**WRITTEN PROBLEM**
Copy whichever lines contain the string "object".

**MATERIAL**
****************
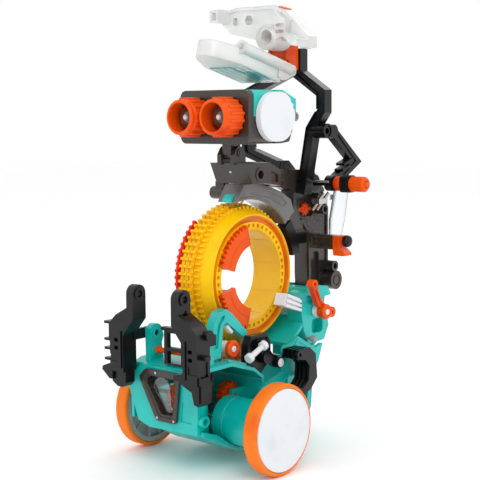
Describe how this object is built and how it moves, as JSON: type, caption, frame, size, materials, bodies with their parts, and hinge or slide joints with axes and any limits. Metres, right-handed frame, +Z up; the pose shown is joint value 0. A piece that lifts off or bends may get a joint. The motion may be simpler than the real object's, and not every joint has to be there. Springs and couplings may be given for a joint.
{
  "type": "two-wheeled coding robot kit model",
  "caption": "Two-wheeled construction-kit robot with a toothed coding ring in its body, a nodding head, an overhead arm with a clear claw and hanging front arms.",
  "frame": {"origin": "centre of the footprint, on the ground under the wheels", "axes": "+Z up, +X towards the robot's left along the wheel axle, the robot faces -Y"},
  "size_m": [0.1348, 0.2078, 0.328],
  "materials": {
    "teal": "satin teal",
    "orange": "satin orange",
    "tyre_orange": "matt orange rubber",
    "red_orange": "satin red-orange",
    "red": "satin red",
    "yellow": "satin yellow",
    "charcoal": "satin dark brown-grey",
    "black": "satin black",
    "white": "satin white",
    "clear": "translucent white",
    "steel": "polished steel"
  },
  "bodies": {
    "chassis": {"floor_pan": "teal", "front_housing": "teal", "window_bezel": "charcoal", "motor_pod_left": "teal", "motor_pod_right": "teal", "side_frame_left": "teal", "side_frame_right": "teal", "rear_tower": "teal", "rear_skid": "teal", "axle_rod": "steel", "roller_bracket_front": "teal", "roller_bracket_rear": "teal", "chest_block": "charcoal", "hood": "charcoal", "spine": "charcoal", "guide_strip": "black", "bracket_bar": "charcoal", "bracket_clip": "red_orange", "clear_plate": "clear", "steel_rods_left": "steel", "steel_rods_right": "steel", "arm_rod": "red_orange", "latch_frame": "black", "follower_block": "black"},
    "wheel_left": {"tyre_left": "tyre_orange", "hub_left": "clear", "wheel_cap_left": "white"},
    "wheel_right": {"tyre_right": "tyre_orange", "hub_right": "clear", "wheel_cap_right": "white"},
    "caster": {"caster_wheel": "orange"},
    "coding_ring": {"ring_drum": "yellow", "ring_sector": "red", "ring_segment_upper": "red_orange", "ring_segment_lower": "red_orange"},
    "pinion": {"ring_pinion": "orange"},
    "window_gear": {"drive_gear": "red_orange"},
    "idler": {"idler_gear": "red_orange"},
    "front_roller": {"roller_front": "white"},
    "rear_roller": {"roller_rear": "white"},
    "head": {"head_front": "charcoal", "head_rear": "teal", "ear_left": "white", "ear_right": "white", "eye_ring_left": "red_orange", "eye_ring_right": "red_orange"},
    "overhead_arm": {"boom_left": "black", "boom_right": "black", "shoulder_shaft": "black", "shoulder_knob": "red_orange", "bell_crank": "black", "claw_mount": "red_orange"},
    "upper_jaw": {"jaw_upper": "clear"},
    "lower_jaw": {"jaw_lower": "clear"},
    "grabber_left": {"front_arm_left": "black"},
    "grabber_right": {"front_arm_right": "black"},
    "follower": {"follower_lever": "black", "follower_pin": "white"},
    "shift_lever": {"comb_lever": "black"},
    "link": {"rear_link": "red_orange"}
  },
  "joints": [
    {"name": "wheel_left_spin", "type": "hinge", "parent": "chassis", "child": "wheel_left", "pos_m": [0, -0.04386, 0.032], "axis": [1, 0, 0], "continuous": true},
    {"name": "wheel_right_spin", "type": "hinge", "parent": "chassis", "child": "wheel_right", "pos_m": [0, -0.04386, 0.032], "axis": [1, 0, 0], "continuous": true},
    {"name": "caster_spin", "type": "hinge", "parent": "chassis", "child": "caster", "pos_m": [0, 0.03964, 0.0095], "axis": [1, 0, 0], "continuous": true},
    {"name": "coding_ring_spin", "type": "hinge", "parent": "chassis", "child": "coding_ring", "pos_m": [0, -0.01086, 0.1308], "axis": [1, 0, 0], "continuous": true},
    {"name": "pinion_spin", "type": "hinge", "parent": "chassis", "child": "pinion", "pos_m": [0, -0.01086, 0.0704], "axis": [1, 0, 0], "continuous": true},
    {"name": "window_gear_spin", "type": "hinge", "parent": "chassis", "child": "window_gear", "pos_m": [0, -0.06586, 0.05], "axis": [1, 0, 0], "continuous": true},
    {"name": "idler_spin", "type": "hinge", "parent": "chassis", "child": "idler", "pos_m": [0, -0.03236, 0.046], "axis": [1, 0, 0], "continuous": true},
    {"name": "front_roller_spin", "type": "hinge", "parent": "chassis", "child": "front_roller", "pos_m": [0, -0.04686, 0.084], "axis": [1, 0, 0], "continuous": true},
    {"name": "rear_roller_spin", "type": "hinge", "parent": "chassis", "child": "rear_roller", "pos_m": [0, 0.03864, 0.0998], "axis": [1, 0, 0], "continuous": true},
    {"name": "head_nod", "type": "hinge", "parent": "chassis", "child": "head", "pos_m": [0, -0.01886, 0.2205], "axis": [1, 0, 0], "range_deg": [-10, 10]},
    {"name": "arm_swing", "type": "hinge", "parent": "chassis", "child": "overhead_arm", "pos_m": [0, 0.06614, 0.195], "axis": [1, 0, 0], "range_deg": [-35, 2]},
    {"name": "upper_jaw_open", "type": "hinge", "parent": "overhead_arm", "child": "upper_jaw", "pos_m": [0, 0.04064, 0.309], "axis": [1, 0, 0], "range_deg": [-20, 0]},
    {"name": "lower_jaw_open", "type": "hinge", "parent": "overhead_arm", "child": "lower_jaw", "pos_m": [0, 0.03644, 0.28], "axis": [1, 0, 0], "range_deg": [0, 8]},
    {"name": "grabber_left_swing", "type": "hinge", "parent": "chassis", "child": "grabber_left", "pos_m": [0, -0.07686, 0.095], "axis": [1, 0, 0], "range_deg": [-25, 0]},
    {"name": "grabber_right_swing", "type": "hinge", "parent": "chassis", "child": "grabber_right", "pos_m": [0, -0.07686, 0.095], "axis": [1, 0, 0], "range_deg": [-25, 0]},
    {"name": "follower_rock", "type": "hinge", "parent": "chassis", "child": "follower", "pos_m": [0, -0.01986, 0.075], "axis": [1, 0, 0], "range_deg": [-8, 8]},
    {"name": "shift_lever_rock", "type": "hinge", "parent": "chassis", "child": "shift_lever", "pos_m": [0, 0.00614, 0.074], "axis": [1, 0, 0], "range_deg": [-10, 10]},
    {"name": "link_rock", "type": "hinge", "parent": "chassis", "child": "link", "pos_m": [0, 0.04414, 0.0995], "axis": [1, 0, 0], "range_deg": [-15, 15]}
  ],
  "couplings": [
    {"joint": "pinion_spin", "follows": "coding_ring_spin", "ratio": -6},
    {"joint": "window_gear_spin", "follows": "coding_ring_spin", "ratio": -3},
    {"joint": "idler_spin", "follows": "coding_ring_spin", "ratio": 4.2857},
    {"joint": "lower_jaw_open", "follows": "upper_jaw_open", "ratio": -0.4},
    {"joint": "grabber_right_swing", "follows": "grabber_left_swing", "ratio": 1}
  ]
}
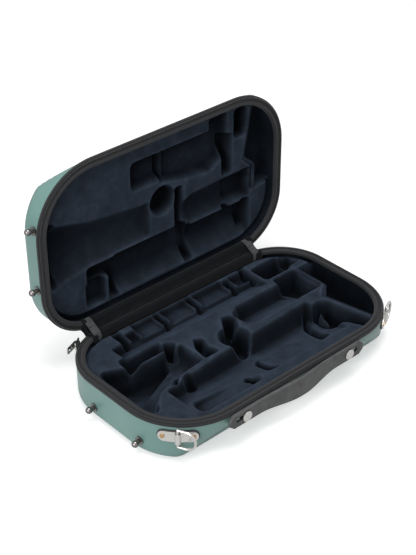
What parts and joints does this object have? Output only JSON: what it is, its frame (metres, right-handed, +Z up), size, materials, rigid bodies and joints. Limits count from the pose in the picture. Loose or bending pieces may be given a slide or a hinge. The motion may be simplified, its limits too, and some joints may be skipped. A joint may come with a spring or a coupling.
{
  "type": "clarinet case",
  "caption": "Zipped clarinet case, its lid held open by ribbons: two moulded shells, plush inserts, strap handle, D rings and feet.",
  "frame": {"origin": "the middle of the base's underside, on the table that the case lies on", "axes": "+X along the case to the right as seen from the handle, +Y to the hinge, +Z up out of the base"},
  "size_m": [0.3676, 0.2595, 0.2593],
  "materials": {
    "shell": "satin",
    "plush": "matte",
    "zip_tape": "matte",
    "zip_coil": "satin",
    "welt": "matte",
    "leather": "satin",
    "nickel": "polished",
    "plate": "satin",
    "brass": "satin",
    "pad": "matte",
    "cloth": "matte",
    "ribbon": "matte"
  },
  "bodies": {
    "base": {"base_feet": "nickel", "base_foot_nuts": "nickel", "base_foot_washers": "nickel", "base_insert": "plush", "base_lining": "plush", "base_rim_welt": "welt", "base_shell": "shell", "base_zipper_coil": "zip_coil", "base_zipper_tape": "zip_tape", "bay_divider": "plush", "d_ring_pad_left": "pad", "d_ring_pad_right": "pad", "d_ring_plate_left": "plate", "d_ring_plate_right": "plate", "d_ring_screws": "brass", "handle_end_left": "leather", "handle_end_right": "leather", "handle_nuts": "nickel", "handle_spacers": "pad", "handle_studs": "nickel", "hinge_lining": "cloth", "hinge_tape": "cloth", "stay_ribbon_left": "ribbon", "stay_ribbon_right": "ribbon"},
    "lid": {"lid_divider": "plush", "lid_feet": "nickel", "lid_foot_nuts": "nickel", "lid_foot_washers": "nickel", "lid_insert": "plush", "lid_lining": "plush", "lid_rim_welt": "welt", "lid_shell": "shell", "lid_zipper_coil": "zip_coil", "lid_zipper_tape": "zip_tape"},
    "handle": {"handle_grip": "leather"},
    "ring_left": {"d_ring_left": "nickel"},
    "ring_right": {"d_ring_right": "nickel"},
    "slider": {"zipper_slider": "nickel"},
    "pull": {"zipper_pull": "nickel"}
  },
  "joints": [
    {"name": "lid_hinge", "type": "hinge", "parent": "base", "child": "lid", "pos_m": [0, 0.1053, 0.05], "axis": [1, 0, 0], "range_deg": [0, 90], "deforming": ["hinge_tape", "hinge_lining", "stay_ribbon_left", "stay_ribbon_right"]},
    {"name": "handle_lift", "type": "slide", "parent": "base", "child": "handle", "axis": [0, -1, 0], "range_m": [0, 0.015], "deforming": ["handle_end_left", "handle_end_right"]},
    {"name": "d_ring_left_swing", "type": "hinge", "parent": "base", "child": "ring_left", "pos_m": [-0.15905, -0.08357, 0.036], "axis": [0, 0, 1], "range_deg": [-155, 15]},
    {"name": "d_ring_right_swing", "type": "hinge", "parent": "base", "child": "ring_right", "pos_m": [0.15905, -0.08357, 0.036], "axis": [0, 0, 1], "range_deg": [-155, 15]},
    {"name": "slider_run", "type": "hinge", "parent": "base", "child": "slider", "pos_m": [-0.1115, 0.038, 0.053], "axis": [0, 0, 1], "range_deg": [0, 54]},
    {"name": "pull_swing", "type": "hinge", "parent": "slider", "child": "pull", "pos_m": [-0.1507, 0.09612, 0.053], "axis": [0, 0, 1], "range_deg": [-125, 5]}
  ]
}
****************
**SOLUTION TO THIS PROBLEM**
Describe how this object is built and how it moves, as JSON: type, caption, frame, size, materials, bodies with their parts, and hinge or slide joints with axes and any limits. Metres, right-handed frame, +Z up; the pose shown is joint value 0. A piece that lifts off or bends may get a joint. The motion may be simpler than the real object's, and not every joint has to be there. Springs and couplings may be given for a joint.
What parts and joints does this object have? Output only JSON: what it is, its frame (metres, right-handed, +Z up), size, materials, rigid bodies and joints. Limits count from the pose in the picture. Loose or bending pieces may be given a slide or a hinge. The motion may be simplified, its limits too, and some joints may be skipped. A joint may come with a spring or a coupling.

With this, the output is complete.